Ein weiterer interessanter Raum war Nummer sieben: „Wahlheimat Schweiz und Erster Weltkrieg“. Hier kann man den politischen Artikel „O Freunde, nicht diese Töne!“ vom 3. November 1914 aus der >Neuen Zürcher Zeitung< einsehen, in dem er sich gegen die Kriegführung im „Studierzimmer“ und „am Schreibtisch“ ausspricht.
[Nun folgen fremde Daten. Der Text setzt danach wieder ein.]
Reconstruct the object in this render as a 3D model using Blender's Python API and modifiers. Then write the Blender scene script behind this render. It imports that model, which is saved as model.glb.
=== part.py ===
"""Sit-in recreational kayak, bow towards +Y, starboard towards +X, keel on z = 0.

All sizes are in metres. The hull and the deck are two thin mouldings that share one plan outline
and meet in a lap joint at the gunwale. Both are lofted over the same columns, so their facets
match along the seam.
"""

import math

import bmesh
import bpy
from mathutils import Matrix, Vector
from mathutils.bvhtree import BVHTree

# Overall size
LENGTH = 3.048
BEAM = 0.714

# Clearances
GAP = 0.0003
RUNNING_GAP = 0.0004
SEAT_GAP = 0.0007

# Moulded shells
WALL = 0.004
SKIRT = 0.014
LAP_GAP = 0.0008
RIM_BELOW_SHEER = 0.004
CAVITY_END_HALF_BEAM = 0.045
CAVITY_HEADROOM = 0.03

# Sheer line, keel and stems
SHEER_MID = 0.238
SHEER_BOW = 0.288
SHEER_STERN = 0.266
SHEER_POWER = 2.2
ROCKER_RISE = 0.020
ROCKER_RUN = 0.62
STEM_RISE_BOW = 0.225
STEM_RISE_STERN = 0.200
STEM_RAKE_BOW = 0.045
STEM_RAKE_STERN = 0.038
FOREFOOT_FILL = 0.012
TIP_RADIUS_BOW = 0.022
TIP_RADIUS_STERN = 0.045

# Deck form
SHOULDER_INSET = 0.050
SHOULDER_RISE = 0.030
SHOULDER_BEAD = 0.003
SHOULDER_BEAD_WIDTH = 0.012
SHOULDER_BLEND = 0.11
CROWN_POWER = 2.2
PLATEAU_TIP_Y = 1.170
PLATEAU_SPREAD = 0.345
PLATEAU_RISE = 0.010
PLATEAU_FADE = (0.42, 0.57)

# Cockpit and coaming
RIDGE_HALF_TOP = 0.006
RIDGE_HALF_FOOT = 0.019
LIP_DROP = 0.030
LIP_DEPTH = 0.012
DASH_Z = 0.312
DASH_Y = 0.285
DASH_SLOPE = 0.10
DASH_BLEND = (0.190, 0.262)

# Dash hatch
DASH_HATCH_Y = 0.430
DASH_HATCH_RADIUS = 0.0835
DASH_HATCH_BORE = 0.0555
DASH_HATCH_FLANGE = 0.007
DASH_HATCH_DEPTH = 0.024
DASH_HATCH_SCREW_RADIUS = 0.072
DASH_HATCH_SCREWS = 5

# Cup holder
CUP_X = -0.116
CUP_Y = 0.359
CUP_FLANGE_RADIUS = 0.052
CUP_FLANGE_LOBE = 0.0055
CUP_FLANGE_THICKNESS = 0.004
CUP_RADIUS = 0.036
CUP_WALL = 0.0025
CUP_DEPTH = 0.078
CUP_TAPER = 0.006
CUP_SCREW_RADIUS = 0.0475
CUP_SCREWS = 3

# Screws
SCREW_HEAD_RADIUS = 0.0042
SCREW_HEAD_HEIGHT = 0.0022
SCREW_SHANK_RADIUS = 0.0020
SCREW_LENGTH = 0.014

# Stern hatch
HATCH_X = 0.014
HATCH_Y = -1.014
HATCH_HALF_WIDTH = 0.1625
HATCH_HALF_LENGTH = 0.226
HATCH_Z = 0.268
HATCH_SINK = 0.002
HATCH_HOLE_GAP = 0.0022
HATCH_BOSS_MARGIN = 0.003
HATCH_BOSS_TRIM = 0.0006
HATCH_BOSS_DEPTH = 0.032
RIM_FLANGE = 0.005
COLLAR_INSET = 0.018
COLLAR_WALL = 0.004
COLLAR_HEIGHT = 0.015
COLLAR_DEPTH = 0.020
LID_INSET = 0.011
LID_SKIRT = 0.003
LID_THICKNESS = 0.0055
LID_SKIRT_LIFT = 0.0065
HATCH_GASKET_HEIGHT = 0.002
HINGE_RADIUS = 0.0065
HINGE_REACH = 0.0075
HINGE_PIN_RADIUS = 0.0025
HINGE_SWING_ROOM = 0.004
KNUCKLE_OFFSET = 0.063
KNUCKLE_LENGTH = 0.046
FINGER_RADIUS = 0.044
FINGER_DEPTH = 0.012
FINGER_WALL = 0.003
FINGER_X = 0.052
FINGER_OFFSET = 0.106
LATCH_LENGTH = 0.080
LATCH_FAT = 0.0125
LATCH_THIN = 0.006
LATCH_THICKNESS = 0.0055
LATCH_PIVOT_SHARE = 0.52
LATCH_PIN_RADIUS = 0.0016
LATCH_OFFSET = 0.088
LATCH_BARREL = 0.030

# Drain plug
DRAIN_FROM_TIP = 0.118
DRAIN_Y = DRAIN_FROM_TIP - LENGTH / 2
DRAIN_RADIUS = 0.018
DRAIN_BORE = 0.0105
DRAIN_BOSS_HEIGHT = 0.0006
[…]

Auch die Gegenreaktionen zu weiteren Berichten werden aufgezeigt, in denen ihm die „Drückebergerei“ und „schlaue Feigheit“ vorgeworfen wird.Der nächste Raum beschäftigt sich zum Großteil mit der zweiten großen Leidenschaft des Dichters, nämlich mit der Malerei. In dem hellen Raum sind einige Aquarelle sowie bebilderte Gedichtsbände ausgestellt. Ein weiteres Thema ist die Gärtnerei, die Hesse sehr liebte und als Ausgleich zum Schreiben nutzte. Hinter einem Glasfenster ist sein Rucksack mit Malstühlchen zu sehen, sowie ein paar Gartenwerkzeuge, Hut und Arbeitskittel.

Im letzten Raum schließlich geht es unter anderem um den Steppenwolf, das Glasperlenspiel und, schön formuliert, den Ausklang.

Auch ich ließ meinen Besuch hier so langsam ausklingen. In der letzten Stunde füllte sich das Museum noch einmal mit einigen Leuten, wobei es am Vormittag eher ruhig war. Ich hinterließ noch einen Gruß im Gästebuch und ging zurück an die Kasse, wo ich meinen Rucksack abgestellt hatte. Für 20 Mark kaufte ich mir noch das Buch „Erinnerungen der Söhne an ihren Vater Hermann Hesse“, herausgegeben von Uli Rothfuss und veröffentlicht von der Kreissparkasse Calw, das ich nur jedem empfehlen kann, denn es gibt es nur in Calw zu kaufen. Empfehlen kann ich auch jedem einmal hierher zu kommen, für mich jedenfalls hatte es sich gelohnt.